- **GIVEN REQUEST**
What is needed is an exact copy of the lines from the one containing "obj.parent = empty" to the one containing "cad_parts[node].hide_render = cad_parts[node].hide_viewport", both lines included, and no other lines.

- **COLLECTED MATERIAL**
## Begin

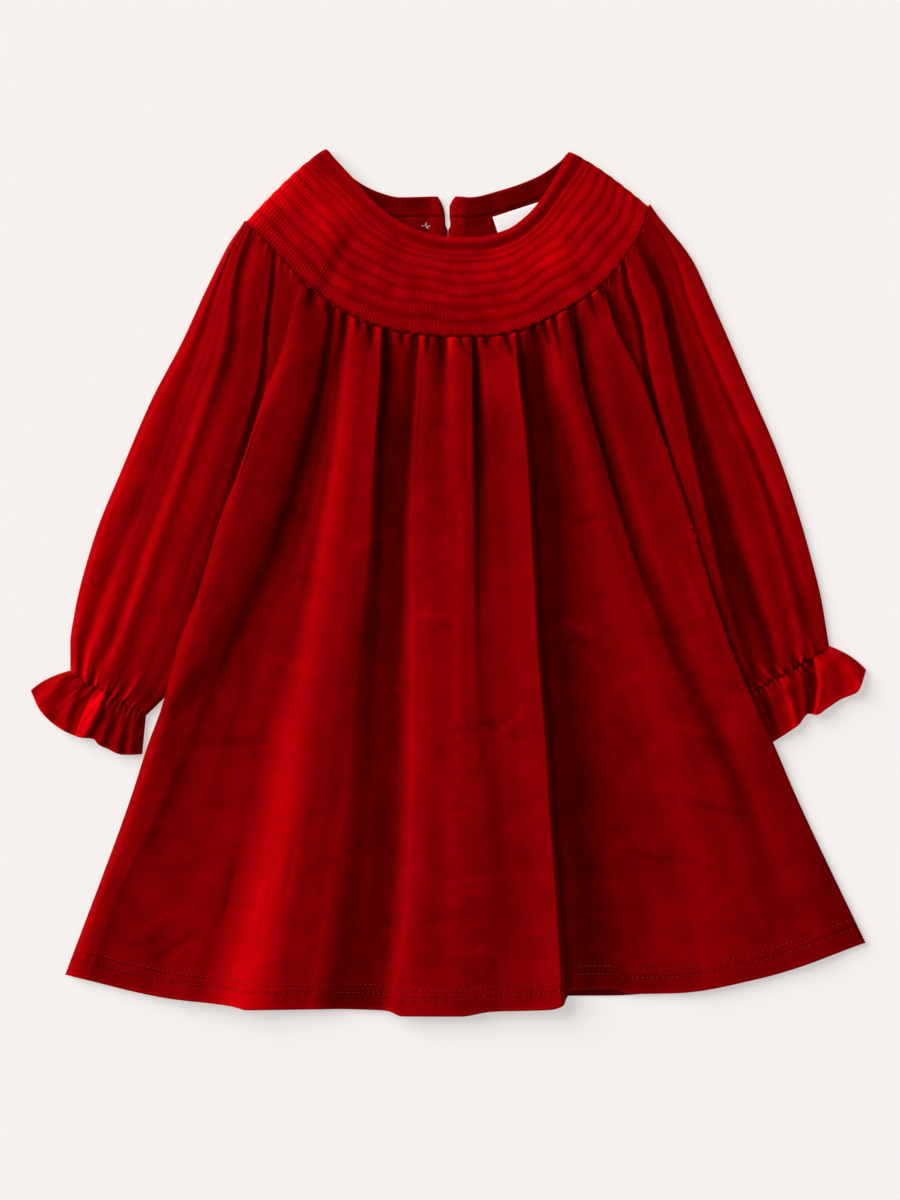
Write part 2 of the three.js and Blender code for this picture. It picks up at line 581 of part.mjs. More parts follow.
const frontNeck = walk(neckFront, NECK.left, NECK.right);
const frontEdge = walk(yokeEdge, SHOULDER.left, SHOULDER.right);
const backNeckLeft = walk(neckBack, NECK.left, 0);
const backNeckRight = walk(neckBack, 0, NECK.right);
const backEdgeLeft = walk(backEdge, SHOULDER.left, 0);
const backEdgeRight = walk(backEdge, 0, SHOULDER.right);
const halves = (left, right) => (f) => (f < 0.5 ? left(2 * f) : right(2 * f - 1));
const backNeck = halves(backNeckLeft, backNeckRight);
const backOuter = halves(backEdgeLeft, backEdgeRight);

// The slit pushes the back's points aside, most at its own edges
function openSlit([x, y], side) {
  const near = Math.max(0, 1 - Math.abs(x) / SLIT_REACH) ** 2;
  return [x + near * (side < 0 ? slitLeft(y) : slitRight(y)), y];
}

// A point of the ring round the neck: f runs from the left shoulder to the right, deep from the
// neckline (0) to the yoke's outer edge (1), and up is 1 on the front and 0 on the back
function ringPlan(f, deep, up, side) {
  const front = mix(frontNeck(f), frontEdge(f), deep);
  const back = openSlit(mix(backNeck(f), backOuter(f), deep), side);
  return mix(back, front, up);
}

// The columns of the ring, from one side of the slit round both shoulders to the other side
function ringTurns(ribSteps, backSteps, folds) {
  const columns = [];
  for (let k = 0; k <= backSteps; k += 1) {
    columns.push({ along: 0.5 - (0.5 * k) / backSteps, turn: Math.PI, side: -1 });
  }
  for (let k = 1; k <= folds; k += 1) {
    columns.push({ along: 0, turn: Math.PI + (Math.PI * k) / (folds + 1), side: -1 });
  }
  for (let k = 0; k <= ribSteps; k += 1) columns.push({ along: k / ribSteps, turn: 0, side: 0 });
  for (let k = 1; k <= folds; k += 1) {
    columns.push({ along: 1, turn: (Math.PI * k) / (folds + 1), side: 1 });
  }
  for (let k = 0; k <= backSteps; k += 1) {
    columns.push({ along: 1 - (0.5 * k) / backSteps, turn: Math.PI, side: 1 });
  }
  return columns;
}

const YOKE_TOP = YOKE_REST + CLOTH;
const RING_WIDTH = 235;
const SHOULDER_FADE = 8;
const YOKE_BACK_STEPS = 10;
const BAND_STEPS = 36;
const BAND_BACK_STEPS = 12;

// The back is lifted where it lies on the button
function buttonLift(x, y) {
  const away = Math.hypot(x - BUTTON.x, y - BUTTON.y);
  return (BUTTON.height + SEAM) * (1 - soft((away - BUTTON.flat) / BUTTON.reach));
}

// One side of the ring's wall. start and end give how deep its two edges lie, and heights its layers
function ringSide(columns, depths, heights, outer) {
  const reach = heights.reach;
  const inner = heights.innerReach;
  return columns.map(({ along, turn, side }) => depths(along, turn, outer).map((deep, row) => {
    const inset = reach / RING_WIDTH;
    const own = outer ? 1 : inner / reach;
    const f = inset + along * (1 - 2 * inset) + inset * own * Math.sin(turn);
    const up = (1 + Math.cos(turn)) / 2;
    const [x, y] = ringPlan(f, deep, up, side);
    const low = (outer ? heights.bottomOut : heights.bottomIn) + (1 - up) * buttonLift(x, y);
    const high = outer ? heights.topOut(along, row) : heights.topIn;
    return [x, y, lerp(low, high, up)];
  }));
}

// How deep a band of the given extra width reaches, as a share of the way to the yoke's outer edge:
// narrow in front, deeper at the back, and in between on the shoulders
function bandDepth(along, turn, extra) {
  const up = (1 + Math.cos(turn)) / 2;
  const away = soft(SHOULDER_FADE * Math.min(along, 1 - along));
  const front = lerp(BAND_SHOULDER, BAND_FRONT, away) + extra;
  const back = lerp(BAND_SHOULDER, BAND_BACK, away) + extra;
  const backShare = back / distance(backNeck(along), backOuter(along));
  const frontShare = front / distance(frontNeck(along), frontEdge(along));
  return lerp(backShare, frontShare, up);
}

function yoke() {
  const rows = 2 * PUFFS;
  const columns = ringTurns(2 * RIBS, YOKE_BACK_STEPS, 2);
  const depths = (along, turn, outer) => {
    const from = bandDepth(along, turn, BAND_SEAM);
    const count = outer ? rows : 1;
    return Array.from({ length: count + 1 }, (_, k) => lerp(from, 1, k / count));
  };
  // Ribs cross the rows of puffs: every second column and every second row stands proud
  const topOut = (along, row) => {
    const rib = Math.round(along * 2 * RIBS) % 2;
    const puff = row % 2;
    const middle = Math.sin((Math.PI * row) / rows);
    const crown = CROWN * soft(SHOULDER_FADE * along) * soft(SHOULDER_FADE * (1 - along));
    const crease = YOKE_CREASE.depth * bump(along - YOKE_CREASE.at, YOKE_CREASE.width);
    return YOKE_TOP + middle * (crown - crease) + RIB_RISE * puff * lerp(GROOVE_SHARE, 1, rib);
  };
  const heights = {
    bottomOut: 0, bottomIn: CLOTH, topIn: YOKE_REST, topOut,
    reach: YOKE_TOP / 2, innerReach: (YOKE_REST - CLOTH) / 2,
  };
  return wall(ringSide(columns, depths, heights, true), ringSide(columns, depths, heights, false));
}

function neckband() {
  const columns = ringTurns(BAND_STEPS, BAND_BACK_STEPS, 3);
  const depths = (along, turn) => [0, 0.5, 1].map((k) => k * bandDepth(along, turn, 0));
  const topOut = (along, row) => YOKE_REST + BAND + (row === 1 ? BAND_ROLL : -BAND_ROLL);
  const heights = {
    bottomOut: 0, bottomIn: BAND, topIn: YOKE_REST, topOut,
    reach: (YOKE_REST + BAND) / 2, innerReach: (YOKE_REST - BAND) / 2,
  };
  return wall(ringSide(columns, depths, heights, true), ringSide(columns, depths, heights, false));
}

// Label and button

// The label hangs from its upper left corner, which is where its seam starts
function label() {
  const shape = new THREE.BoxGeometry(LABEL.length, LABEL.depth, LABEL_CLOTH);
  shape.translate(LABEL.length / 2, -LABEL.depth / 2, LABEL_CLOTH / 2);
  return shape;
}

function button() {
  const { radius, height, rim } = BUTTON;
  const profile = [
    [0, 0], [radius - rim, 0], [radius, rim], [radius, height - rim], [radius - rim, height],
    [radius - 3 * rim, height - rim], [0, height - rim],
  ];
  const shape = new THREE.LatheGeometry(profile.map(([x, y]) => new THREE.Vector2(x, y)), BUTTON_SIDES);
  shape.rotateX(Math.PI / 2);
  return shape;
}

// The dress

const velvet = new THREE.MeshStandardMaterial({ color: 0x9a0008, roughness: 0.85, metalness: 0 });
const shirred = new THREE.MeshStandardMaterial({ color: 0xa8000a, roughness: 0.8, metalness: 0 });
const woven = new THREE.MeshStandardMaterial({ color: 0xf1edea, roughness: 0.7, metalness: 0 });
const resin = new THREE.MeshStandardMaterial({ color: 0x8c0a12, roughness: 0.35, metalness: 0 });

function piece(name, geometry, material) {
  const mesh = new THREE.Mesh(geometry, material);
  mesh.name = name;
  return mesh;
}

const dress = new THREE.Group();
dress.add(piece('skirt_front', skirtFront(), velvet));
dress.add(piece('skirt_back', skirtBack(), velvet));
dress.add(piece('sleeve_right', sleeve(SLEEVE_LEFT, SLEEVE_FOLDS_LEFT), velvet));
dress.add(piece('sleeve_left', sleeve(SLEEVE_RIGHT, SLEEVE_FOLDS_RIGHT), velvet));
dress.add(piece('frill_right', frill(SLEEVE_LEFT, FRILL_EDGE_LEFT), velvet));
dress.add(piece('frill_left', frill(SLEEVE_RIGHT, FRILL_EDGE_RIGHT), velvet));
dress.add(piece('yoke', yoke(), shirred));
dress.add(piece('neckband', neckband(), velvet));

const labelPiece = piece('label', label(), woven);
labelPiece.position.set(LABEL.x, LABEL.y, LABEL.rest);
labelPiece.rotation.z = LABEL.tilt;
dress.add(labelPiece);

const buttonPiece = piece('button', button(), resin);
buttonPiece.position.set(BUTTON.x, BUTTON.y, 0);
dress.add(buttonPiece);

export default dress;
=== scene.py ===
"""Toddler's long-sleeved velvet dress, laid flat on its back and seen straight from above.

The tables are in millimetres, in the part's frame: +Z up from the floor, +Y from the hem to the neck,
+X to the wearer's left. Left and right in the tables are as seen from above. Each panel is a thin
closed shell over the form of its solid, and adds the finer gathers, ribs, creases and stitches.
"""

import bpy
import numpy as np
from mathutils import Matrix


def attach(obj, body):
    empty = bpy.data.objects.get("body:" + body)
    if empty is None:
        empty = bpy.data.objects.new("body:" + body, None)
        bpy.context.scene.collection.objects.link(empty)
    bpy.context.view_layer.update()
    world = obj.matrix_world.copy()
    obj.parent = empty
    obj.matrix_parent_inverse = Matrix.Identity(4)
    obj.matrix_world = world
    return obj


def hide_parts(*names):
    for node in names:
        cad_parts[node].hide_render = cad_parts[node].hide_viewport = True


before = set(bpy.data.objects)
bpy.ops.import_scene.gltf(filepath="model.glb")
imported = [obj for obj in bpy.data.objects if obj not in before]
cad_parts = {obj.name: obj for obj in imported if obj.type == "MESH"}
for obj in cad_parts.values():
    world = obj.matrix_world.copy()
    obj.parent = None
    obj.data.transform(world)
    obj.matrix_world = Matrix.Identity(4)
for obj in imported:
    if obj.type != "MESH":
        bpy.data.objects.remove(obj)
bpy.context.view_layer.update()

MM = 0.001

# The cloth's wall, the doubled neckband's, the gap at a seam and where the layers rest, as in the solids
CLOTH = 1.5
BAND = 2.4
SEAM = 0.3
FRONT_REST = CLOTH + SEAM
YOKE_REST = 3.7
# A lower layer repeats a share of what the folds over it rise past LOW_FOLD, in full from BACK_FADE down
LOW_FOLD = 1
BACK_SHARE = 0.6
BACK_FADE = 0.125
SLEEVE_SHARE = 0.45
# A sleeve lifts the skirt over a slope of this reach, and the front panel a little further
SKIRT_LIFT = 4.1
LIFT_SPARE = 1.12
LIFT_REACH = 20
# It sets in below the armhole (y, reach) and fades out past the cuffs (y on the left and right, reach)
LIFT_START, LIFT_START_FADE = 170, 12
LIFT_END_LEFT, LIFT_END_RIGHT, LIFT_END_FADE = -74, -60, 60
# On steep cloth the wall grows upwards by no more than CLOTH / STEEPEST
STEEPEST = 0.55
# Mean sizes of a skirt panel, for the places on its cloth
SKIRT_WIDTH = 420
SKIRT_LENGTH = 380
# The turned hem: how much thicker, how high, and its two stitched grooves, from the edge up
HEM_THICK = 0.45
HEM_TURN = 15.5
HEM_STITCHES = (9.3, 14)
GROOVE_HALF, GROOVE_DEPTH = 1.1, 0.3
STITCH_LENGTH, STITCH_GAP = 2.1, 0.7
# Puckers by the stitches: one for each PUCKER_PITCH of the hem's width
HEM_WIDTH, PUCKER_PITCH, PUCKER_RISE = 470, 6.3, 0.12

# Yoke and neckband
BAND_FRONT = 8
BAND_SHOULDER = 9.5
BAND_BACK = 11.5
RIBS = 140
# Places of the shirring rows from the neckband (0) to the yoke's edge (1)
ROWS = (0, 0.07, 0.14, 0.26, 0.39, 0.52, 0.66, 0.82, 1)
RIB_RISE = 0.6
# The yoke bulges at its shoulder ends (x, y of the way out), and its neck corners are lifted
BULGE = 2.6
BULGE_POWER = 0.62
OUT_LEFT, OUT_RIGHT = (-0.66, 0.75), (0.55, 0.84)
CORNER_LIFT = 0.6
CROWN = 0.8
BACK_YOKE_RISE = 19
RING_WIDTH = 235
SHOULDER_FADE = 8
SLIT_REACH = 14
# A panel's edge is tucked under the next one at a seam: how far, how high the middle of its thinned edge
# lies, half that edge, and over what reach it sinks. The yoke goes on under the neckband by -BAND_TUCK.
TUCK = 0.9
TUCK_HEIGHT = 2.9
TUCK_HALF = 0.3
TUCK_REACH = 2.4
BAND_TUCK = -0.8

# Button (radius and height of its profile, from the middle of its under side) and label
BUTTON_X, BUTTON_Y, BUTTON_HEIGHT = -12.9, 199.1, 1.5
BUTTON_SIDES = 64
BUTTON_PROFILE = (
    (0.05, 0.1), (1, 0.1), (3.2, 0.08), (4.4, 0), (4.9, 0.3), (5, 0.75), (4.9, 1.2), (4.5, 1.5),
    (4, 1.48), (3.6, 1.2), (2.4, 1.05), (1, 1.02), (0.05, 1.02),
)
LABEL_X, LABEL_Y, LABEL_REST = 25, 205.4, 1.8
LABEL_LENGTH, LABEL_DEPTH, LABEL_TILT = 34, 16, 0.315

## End

- **RESPONSE TO THIS TASK**
    obj.parent = empty
    obj.matrix_parent_inverse = Matrix.Identity(4)
    obj.matrix_world = world
    return obj


def hide_parts(*names):
    for node in names:
        cad_parts[node].hide_render = cad_parts[node].hide_viewport = True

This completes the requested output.